The fiasco in poor home construction materials raises more concerns both in health and credibility.
During the construction boom, many U.S. developers sought the need for cheaper materials at what they thought would cost them less for the same quality. When the country had experienced a lower supply of drywall, suppliers imported 250,000 tons of tainted drywall or more commonly known as Chinese drywall. The material was heavily used in home construction from 2001 to 2007.
A year ago, the controversy erupted when studies found out that the Chinese drywall contains toxic compounds that could damage both appliances and the homeowner’s health. It was found out that the drywall emits noxious odor that damages air conditioners and other appliances. There are also many health studies that attest the drywall’s harmful effects on children and adults particularly in their cardiovascular and central nervous systems.

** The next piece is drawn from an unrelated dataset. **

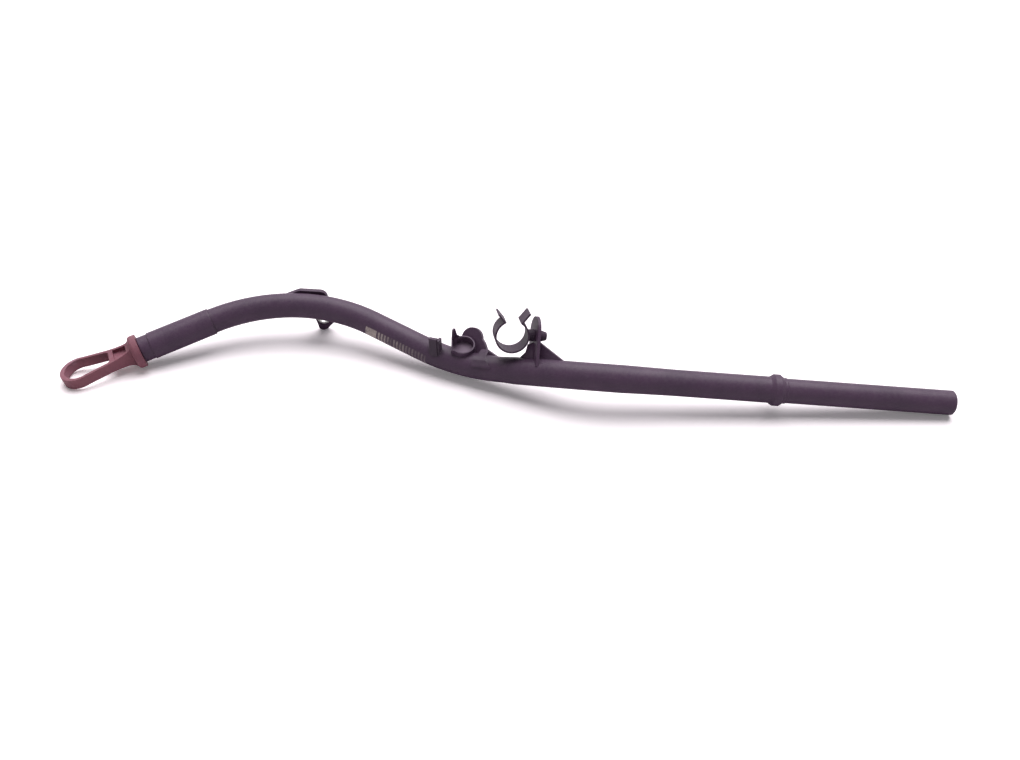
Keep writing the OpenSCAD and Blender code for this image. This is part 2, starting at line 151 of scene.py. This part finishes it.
class Finish(Graph):
    """One material. Textures use the object's own coordinates, in metres."""

    def __init__(self, name):
        self.material = bpy.data.materials.new(name)
        self.material.use_nodes = True
        super().__init__(self.material.node_tree)
        self.tree.nodes.clear()
        self.output = self.add("ShaderNodeOutputMaterial")
        self.place = self.add("ShaderNodeTexCoord").outputs["Object"]

    def vector(self, operation, *values):
        """Arithmetic on vectors. A dot product or a distance comes out as a number."""
        node = self.add("ShaderNodeVectorMath")
        node.operation = operation
        for value, socket in zip(values, node.inputs):
            self.put(value, socket)
        number = operation in ("DOT_PRODUCT", "DISTANCE")
        return node.outputs["Value" if number else "Vector"]

    def scaled(self, *factors):
        """The place with each axis multiplied. Noise there is drawn out along the axes with low factors."""
        return self.vector("MULTIPLY", self.place, factors)

    def noise(self, size, detail=2.0, place=None, offset=0.0):
        """Noise from 0 to 1 whose blotches are about size metres across."""
        node = self.add("ShaderNodeTexNoise")
        node.inputs["Scale"].default_value = 1 / size
        node.inputs["Detail"].default_value = detail
        shifted = self.vector("ADD", place or self.place, (offset, 2 * offset, 3 * offset))
        self.put(shifted, node.inputs["Vector"])
        return node.outputs["Fac"]

    def spot(self, centre, radius, soft=0.5):
        """1 inside a ball round centre, fading to 0 over the outer part, which is soft of the radius."""
        distance = self.vector("DISTANCE", self.place, tuple(centre))
        return self.fade(distance, radius * (1 - soft), radius, low=1.0, high=0.0)

    def dab(self, tint, centre, radius, soft, amount, colour):
        """The tint with another colour laid round one spot."""
        return self.mix(self.times(self.spot(centre, radius, soft), amount), tint, colour)

    def along(self, start, direction):
        """Distance from start along direction."""
        offset = self.vector("SUBTRACT", self.place, tuple(start))
        return self.vector("DOT_PRODUCT", offset, tuple(direction))

    def band(self, value, low, high, soft):
        """1 where value lies between low and high, fading over soft on each side."""
        rise = self.fade(value, low - soft, low)
        fall = self.fade(value, high, high + soft, low=1.0, high=0.0)
        return self.times(rise, fall)

    def real_normal(self):
        return self.add("ShaderNodeNewGeometry").outputs["Normal"]

    def rounded(self, radius):
        """The normal of the surface with its edges and corners rounded."""
        node = self.add("ShaderNodeBevel")
        node.samples = BEVEL_SAMPLES
        node.inputs["Radius"].default_value = radius
        return node.outputs["Normal"]

    def edges(self, radius):
        """0 on flat or gently curved faces, rising to 1 on an edge or in a corner."""
        turn = self.vector("DOT_PRODUCT", self.rounded(radius), self.real_normal())
        return self.fade(turn, FLAT_TURN, EDGE_TURN)

    def facing_up(self):
        """0 on walls, rising to 1 on level faces."""
        upward = self.vector("DOT_PRODUCT", self.real_normal(), (0, 0, 1))
        return self.fade(upward, DUST_AND_SHEEN_BEGINS, DUST_AND_SHEEN_FULL)

    def bump(self, height, depth, normal):
        node = self.add("ShaderNodeBump")
        node.inputs["Strength"].default_value = 1.0
        node.inputs["Distance"].default_value = depth
        self.put(height, node.inputs["Height"])
        self.put(normal, node.inputs["Normal"])
        return node.outputs["Normal"]

    def surface(self, colour, roughness, normal, shine=0.5, metal=0.0):
        """The finished material. Shine and metal are plain values."""
        shader = self.add("ShaderNodeBsdfPrincipled")
        self.put(colour, shader.inputs["Base Color"])
        self.put(roughness, shader.inputs["Roughness"])
        self.put(normal, shader.inputs["Normal"])
        shader.inputs["Specular IOR Level"].default_value = shine
        shader.inputs["Metallic"].default_value = metal
        self.put(shader.outputs["BSDF"], self.output.inputs["Surface"])
        return self.material


def across_run(direction):
    """The part of a direction that is square to the upper run."""
    return (direction - UPPER_RUN * direction.dot(UPPER_RUN)).normalized()


def print_mask(finish):
    """Worn pale print on the lower front of the upper run: one solid patch, then bars that fade out."""
    distance = finish.along(PRINT_START, UPPER_RUN)
    downward = finish.along(PRINT_START, across_run(LOW_FRONT))
    forward = finish.along(PRINT_START, across_run(FRONT))
    upper_edge = finish.fade(downward, start=-0.7 * MM, end=0.1 * MM)
    lower_edge = finish.fade(forward, start=2.4 * MM, end=3 * MM)
    solid = finish.band(distance, 0.0, PATCH_END, soft=0.3 * MM)
    wave = finish.math("SINE", finish.times(distance, 2 * math.pi / BAR_PITCH))
    bars = finish.fade(wave, -0.4, 0.6, low=0.15, high=1.0)
    extent = finish.band(distance, PATCH_END, LAST_BAR, soft=0.5 * MM)
    fading = finish.fade(distance, PATCH_END, LAST_BAR, low=0.95, high=0.25)
    whole_bars = finish.noise(3.4 * MM, place=finish.scaled(1.0, 0.2, 0.2))
    patchy = finish.fade(whole_bars, 0.35, 0.6, low=0.25, high=1.0)
    bars = finish.times(bars, extent, fading, patchy)
    worn = finish.fade(finish.noise(0.9 * MM, detail=4.0), 0.25, 0.6, low=0.45, high=1.0)
    return finish.times(finish.math("MAXIMUM", solid, bars), upper_edge, lower_edge, worn)


def moulded_plastic(name, colour, grime, worn_edge, roughness, edge_radius, dust_and_sheen_level):
    """Satin moulded plastic: mottled colour, fine grain, dust with a painted sheen on top faces, paler
    rubbed edges.
    """
    finish = Finish(name)
    mottle = finish.noise(14 * MM, detail=4.0)
    speckle = finish.noise(0.5 * MM, detail=3.0, offset=0.4)
    wear = finish.fade(finish.noise(3 * MM, detail=3.0, offset=1.7), 0.35, 0.7, low=0.08, high=0.35)
    rubbed = finish.times(finish.edges(edge_radius), wear)
    streaks = finish.noise(2.2 * MM, detail=5.0, place=finish.scaled(1.0, 6.0, 6.0), offset=0.9)
    scuffs = finish.fade(streaks, 0.6, 0.78, high=0.15)
    specks = finish.fade(finish.noise(1.6 * MM, detail=5.0, offset=2.3), 0.3, 0.75)
    # Dust on upward faces, also standing as a painted sheen on the top of each part
    dust_and_sheen_mask = finish.times(finish.facing_up(), specks, dust_and_sheen_level)
    tint = finish.mix(finish.fade(mottle, 0.3, 0.7), colour, grime)
    tint = finish.mix(finish.fade(speckle, 0.35, 0.75, high=0.12), tint, worn_edge)
    tint = finish.mix(scuffs, tint, worn_edge)
    tint = finish.mix(rubbed, tint, worn_edge)
    tint = finish.mix(dust_and_sheen_mask, tint, DUST_AND_SHEEN_COLOUR)
    gloss = finish.fade(mottle, 0.2, 0.8, low=roughness - 0.05, high=roughness + 0.07)
    gloss = finish.math("ADD", gloss, finish.times(dust_and_sheen_mask, 0.4))
    normal = finish.bump(speckle, 0.008 * MM, finish.rounded(edge_radius))
    return finish, tint, gloss, normal


def tube_plastic():
    """Black, with the worn print, painted light in the cup's hollow, and painted shade on the lug and the
    fin's foot.
    """
    finish, tint, gloss, normal = moulded_plastic(
        "tube_plastic", colour=rgb(0.078, 0.037, 0.080), grime=rgb(0.062, 0.031, 0.066),
        worn_edge=rgb(0.17, 0.13, 0.17), roughness=0.44, edge_radius=0.5 * MM, dust_and_sheen_level=0.05)
    tint = finish.mix(print_mask(finish), tint, PRINT)
    # Painted light in the cup's hollow, and painted shade on the lug and the fin's foot
    tint = finish.dab(tint, CUP_HOLLOW, radius=6.4 * MM, soft=0.15, amount=0.7, colour=CUP_PAINTED_LIGHT)
    tint = finish.dab(tint, LUG, radius=6.5 * MM, soft=0.3, amount=0.6, colour=SHADE)
    tint = finish.dab(tint, FIN_FOOT, radius=8 * MM, soft=0.6, amount=0.5, colour=SHADE)
    return finish.surface(tint, gloss, normal, shine=LOW_SHINE)


def clip_plastic():
    """Black and duller than the tube, with painted shade where the band meets its shank."""
    finish, tint, gloss, normal = moulded_plastic(
        "clip_plastic", colour=rgb(0.072, 0.042, 0.076), grime=rgb(0.058, 0.035, 0.062),
        worn_edge=rgb(0.13, 0.09, 0.13), roughness=0.46, edge_radius=0.3 * MM, dust_and_sheen_level=0.03)
    # Painted shade on the pad where the band meets its shank
    tint = finish.dab(tint, CLIP_PAD, radius=4.4 * MM, soft=0.4, amount=0.6, colour=SHADE)
    return finish.surface(tint, gloss, normal, shine=CLIP_SHINE)


def handle_plastic():
    """Brownish pink, faded and scuffed at the loop's tip, with one small dark pit."""
    finish, tint, gloss, normal = moulded_plastic(
        "handle_plastic", colour=rgb(0.28, 0.092, 0.128), grime=rgb(0.23, 0.078, 0.112),
        worn_edge=rgb(0.38, 0.19, 0.24), roughness=0.52, edge_radius=0.45 * MM, dust_and_sheen_level=0.12)
    patches = finish.fade(finish.noise(1.2 * MM, detail=4.0), 0.35, 0.6, low=0.2, high=0.7)
    scuffed = rgb(0.42, 0.24, 0.31)
    faded = rgb(0.40, 0.21, 0.27)
    pitted = rgb(0.09, 0.03, 0.045)
    tint = finish.dab(tint, LOOP_TIP, radius=3.5 * MM, soft=0.7, amount=patches, colour=scuffed)
    tint = finish.dab(tint, LOOP_FADED, radius=11 * MM, soft=0.8, amount=0.4, colour=faded)
    tint = finish.dab(tint, LOOP_PIT, radius=0.8 * MM, soft=0.5, amount=0.6, colour=pitted)
    return finish.surface(tint, gloss, normal, shine=LOW_SHINE)


def steel(name, grey, roughness, line_size, factors):
    """Bare metal with a few stains and fine lines, drawn out along the axes with low factors."""
    finish = Finish(name)
    lines = finish.noise(line_size, detail=3.0, place=finish.scaled(*factors))
    stains = finish.noise(4 * MM, detail=3.0, offset=0.8)
    tint = finish.mix(finish.fade(stains, 0.4, 0.75, high=0.5), grey, STAIN)
    gloss = finish.fade(lines, 0.3, 0.7, low=roughness - 0.08, high=roughness + 0.1)
    normal = finish.bump(lines, 0.01 * MM, finish.rounded(0.1 * MM))
    return finish.surface(tint, gloss, normal, metal=1.0)


def seal_rubber():
    """Near black and slightly grainy."""
    finish = Finish("seal_rubber")
    grain = finish.noise(0.4 * MM, detail=3.0)
    tint = finish.mix(grain, rgb(0.015, 0.015, 0.016), rgb(0.035, 0.033, 0.034))
    normal = finish.bump(grain, 0.01 * MM, finish.rounded(0.1 * MM))
    return finish.surface(tint, finish.fade(grain, 0.2, 0.8, low=0.35, high=0.5), normal)


def dress():
    """Gives every node of the model its finish."""
    rubber = seal_rubber()
    finishes = {
        "guide_tube": tube_plastic(),
        "harness_clip": clip_plastic(),
        "handle": handle_plastic(),
        "upper_seal": rubber,
        "lower_seal": rubber,
        "tab_bush": steel("bush_steel", rgb(0.72, 0.71, 0.70), 0.28, 0.3 * MM, (1.0, 8.0, 1.0)),
        "cable": steel("cable_steel", rgb(0.55, 0.55, 0.54), 0.35, 0.5 * MM, (3.0, 1.0, 1.0)),
        "ferrule": steel("ferrule_steel", rgb(0.60, 0.60, 0.57), 0.38, 0.4 * MM, (1.0, 6.0, 6.0)),
        "gauge_blade": steel("blade_steel", rgb(0.70, 0.70, 0.69), 0.30, 0.3 * MM, (1.0, 8.0, 8.0)),
    }
    for name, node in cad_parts.items():
        for slot in node.material_slots:
            slot.material = finishes[name]


def make_camera():
    lens = bpy.data.cameras.new("camera")
    lens.sensor_width = SENSOR_WIDTH
    lens.lens = SENSOR_WIDTH * FOCAL_PIXELS / PHOTO_WIDTH
    lens.shift_x = -HALF_PIXEL
    lens.shift_y = HALF_PIXEL
    lens.clip_start = CAMERA_NEAR
    camera = bpy.data.objects.new("camera", lens)
    camera.location = CAMERA_AT
    camera.rotation_euler = (math.pi / 2 - CAMERA_PITCH, 0, 0)
    scene.collection.objects.link(camera)
    scene.camera = camera


def make_floor():
    """White table. The camera sees it exposed past white, so only its shadows stay."""
    bpy.ops.mesh.primitive_plane_add(size=FLOOR_SIZE, location=(0, 0, -FLOOR_GAP))
    floor = bpy.context.object
    floor.name = "floor"
    finish = Finish("floor")
    shown = finish.add("ShaderNodeLightPath").outputs["Is Camera Ray"]
    diffuse = finish.add("ShaderNodeBsdfDiffuse")
    finish.put(finish.mix(shown, FLOOR_COLOUR, FLOOR_SHOWN), diffuse.inputs["Color"])
    lift = finish.add("ShaderNodeEmission")
    finish.put(finish.times(shown, FLOOR_LIFT), lift.inputs["Strength"])
    both = finish.add("ShaderNodeAddShader")
    finish.put(diffuse.outputs[0], both.inputs[0])
    finish.put(lift.outputs[0], both.inputs[1])
    finish.put(both.outputs[0], finish.output.inputs["Surface"])
    floor.data.materials.append(finish.material)


def make_world():
    """Even studio fill, shown as plain white to the camera, in a reflection or through glass."""
    world = bpy.data.worlds.new("studio")
    world.use_nodes = True
    scene.world = world
    graph = Graph(world.node_tree)
    rays = graph.add("ShaderNodeLightPath").outputs
    shown = graph.math("MAXIMUM", rays["Is Camera Ray"], rays["Is Glossy Ray"])
    shown = graph.math("MAXIMUM", shown, rays["Is Transmission Ray"])
    background = world.node_tree.nodes["Background"]
    background.inputs["Color"].default_value = WHITE
    graph.put(graph.fade(shown, 0.0, 1.0, low=FILL_LEVEL), background.inputs["Strength"])


def make_key():
    """One broad soft light from behind and above, even over the whole table."""
    data = bpy.data.lights.new("key", "SUN")
    data.angle = KEY_SPREAD
    data.energy = KEY_POWER
    lamp = bpy.data.objects.new("key", data)
    lamp.location = KEY_DIRECTION
    lamp.rotation_euler = KEY_DIRECTION.to_track_quat("Z", "Y").to_euler()
    scene.collection.objects.link(lamp)


make_camera()
make_floor()
make_world()
make_key()
dress()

Recently, the U.S. Consumer Product Safety Commission released the 6-part 44 In-Depth Investigations on Imported Drywall that revealed serious effects of the Chinese drywall. Among these include corrosion in the copper wiring of a hair dryer that led to its blaze, defective appliances and circuit boards, and recurring sinusitis and nervous illnesses in one family living in Florida.
We must keep in mind that no matter how many product recalls have been issued in China (milk, toys, footwear, etc.), our distributors have also committed their own mistakes by failing to adhere to safety standards when releasing these products in the market and conducting independent tests on the materials of these imported goods.
There’s also a question of whether these homeowners should walk away from their homes (and eventually damage their credit) or continue living inside while putting their family’s health at risk. It might be easy to say that leaving one’s home is a better option but for those who can’t afford to relocate, it’s an entirely different story.
Homeowners should always seek retribution in cases such as this. Above all, information is vital and it’s the first step towards safety.